因みに1個はカバーとアースのハンダが取れてました↑↑。余談ですが、これもよくある不具合の一つ。P.Uカバー"だけ"を触った時に「ジー」というノイズ音が増したらこの部分のハンダ不良を疑ってください。
*身体の一部が弦や他の金属パーツに触れていたら分かりませんよ。

 

外したところを見てみると、カバーと本体は両面テープ(厚手のクッションタイプ)で固定されていました。

 

綺麗です・・・(ほんとは綺麗じゃいけないんですが・・・)

  

 

 


 

ちょっと前後しましすが、P.Uカバーを外すには、ハンダ吸い取り線でまずハンダを取らないといけません。

←このP.Uは裏側が基板のようになっていてハンダを除去しやすいです。が、このようなタイプは滅多にないので、多くの通常P.Uはここのハンダを除去してやるのにけっこう時間がかかる時もあります。ワット数が大きめなハンダごてで一気にジュっと吸い取りつつ、ハンダが溶けた状態でマイナスドライバーなどで隙間をこじ開ける感じです。

 

 

←P.Uカバーとハンダがしっかりとくっつくように、この部分はヤスリなどで磨いておきましょう。

 

続いてアルコールで表裏の汚れを拭き取ります。

  

ポールピース用の穴はマスキングテープで塞ぎます。
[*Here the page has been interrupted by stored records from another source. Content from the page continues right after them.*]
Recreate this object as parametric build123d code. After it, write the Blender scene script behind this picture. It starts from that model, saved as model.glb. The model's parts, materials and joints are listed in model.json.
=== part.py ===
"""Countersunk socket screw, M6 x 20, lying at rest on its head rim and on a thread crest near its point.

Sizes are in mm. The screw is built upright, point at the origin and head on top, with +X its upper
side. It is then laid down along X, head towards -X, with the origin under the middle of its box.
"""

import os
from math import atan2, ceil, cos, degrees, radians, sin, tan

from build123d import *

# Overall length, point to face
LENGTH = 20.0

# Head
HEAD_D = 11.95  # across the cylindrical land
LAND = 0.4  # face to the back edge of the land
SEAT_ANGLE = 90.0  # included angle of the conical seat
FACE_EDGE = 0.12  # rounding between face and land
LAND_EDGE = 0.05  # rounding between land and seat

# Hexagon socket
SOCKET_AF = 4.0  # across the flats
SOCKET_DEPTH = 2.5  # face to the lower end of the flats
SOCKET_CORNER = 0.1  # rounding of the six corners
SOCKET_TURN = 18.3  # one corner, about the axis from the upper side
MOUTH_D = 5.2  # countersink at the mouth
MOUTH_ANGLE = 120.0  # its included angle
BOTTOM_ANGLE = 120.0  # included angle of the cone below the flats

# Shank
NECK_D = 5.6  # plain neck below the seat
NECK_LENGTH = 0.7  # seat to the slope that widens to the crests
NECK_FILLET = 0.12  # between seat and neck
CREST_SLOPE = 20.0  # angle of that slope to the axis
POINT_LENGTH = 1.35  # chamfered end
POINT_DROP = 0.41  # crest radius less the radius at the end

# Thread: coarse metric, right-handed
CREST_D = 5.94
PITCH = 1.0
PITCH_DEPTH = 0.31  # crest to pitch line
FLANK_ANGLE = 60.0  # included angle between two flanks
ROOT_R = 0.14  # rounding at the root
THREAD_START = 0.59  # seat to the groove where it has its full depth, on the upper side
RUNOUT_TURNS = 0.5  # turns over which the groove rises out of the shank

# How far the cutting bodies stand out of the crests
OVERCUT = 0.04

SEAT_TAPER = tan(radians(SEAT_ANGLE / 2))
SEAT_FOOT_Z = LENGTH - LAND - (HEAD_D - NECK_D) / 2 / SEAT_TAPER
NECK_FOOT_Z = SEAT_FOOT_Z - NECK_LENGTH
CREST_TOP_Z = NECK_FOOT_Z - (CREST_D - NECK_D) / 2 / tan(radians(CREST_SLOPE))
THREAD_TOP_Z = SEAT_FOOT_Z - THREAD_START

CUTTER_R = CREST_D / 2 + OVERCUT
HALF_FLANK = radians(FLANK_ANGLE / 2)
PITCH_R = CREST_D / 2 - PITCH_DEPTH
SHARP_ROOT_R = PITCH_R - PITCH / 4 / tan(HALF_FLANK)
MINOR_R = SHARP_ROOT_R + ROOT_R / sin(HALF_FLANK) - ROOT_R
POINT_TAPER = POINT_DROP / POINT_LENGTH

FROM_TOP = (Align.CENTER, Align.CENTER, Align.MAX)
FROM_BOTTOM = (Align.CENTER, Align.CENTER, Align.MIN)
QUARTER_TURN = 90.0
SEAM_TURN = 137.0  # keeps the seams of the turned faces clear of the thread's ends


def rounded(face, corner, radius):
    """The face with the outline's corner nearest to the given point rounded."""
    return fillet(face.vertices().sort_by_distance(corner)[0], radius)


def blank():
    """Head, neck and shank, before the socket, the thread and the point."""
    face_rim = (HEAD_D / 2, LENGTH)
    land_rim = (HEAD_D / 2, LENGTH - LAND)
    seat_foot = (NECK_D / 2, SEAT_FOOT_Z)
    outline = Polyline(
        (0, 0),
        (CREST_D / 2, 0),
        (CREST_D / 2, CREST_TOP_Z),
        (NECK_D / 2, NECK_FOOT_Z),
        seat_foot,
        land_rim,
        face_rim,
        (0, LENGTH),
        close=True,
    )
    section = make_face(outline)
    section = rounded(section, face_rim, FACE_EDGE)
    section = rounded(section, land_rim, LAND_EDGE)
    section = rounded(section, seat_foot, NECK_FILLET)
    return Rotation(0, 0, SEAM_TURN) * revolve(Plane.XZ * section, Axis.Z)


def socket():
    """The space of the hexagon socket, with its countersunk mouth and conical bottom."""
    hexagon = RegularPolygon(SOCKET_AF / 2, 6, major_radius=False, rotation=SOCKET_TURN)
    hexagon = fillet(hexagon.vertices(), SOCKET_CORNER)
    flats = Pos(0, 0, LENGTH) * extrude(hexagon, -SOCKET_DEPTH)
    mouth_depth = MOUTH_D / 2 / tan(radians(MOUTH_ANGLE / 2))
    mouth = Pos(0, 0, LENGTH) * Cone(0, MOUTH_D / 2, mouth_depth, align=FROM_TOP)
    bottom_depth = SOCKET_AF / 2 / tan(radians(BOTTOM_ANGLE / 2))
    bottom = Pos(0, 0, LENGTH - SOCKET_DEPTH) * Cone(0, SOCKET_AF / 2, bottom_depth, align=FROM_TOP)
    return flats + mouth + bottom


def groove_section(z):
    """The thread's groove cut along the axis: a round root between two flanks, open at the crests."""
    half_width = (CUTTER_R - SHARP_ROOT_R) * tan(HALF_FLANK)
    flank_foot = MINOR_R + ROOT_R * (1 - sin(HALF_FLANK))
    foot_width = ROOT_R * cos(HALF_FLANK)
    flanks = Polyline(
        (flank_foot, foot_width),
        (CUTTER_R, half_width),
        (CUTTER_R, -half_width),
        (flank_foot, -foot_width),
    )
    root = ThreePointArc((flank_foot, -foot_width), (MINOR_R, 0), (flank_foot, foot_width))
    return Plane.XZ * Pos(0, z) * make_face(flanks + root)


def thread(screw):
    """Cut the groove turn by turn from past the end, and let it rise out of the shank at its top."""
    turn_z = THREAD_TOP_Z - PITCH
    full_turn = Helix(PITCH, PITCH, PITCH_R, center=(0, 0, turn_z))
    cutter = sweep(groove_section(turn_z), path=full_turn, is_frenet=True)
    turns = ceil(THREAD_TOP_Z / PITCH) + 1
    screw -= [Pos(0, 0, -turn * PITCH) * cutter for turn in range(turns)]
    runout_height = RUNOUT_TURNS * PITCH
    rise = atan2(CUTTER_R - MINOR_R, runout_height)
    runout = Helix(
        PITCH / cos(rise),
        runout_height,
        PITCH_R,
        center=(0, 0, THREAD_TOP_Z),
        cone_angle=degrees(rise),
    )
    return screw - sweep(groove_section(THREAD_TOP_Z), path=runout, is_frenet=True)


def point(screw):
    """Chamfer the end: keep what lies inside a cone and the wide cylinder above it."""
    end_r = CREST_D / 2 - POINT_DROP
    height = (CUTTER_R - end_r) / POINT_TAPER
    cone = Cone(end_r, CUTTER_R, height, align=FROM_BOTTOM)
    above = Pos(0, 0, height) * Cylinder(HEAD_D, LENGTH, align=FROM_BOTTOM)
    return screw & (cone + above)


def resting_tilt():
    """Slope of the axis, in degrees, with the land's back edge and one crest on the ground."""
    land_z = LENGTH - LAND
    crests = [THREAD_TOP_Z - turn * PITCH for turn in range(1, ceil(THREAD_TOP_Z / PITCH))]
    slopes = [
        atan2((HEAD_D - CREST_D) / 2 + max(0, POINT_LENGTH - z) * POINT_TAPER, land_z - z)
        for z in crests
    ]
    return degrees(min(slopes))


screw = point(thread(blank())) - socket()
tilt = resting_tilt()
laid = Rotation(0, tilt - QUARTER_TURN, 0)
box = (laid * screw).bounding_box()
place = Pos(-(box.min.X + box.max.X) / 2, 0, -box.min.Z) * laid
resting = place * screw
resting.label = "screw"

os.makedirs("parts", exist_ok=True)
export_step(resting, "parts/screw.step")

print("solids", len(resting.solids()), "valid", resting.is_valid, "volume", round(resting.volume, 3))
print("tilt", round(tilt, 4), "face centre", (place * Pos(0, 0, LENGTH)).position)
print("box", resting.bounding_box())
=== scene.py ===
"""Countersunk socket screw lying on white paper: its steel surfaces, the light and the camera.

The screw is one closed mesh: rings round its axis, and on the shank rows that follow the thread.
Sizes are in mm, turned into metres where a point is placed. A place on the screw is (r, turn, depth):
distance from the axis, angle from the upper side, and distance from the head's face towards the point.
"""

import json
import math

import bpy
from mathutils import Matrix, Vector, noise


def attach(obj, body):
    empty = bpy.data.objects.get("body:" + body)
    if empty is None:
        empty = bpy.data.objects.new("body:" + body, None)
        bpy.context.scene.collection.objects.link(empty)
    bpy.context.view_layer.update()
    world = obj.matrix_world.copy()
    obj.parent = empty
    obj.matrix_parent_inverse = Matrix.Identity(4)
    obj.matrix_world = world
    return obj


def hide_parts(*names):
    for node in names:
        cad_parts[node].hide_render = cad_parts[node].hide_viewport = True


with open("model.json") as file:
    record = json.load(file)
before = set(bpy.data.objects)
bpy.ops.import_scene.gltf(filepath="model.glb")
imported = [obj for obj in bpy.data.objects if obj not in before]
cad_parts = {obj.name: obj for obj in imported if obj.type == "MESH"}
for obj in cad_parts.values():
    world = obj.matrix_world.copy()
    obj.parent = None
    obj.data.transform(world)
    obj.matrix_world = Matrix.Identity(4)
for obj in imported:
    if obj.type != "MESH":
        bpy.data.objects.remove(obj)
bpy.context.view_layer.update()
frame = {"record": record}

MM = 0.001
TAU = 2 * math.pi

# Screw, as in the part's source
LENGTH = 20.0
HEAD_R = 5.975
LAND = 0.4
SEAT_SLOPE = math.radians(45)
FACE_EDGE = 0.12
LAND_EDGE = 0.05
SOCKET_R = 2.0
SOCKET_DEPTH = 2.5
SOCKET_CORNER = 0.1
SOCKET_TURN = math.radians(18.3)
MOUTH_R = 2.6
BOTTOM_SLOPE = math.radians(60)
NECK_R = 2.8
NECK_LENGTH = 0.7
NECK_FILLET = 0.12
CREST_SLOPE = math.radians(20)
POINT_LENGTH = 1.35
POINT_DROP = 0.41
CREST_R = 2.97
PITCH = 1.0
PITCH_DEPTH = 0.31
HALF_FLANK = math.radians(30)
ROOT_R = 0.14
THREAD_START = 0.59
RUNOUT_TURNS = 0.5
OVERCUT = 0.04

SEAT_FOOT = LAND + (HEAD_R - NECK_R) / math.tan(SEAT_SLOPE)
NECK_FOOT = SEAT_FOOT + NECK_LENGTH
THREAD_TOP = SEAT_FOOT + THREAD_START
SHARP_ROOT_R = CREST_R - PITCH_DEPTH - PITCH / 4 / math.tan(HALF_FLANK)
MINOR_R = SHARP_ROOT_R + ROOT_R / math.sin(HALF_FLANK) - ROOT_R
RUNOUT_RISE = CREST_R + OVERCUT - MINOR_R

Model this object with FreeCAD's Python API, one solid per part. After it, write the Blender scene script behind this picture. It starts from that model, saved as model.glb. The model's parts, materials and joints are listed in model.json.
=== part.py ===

準備が整ったらロウを細切れにして投入。

 

  

私が使っているのは市販されているロウソク(キャンドル)です。ハンズとかキャンドル屋さんとかで蝋燭が「ツブツブの状態」でも売られてますよね。

 

ラバーヒーターの上にP.Uカバーを置いて、蝋が溶けるのを待ちます。

  

完全に溶けたら前後左右に少し動かして全体に行き渡るようにし、P.U本体をはめ込みます。すぐにP.Uカバーごと持ち上げてギュッと押し込まないとポールピースの出っ張りがあるので完全に入りきらず注意が必要。

←まだ温かいうちにハンダ付けもしてしまいます。

 

完全に冷えたらマスキングテープを剥がして、はみ出したロウを拭き取ります。完成↓↓

  

 

さて、一連の作業工程を動画でご覧ください。

 

もっと本格的に行うには、下画像のような(これ、友人からいただいたチョコレートフォンデュ用 の器機)ものにドボンしてじっくりと浸透させますが、今回ご紹介した簡易的な方法でもかなり効果はあります。
完全にドボンしてコイル部分にまで浸透さす方法だと、使用するワックス/ロウの種類など気をつけないと、ロウが固まる時にコイルが断線する恐れがあるので注意が必要です。

さあ、いよいよ夏本番!でもフォンデュの時期じゃないですね。。。。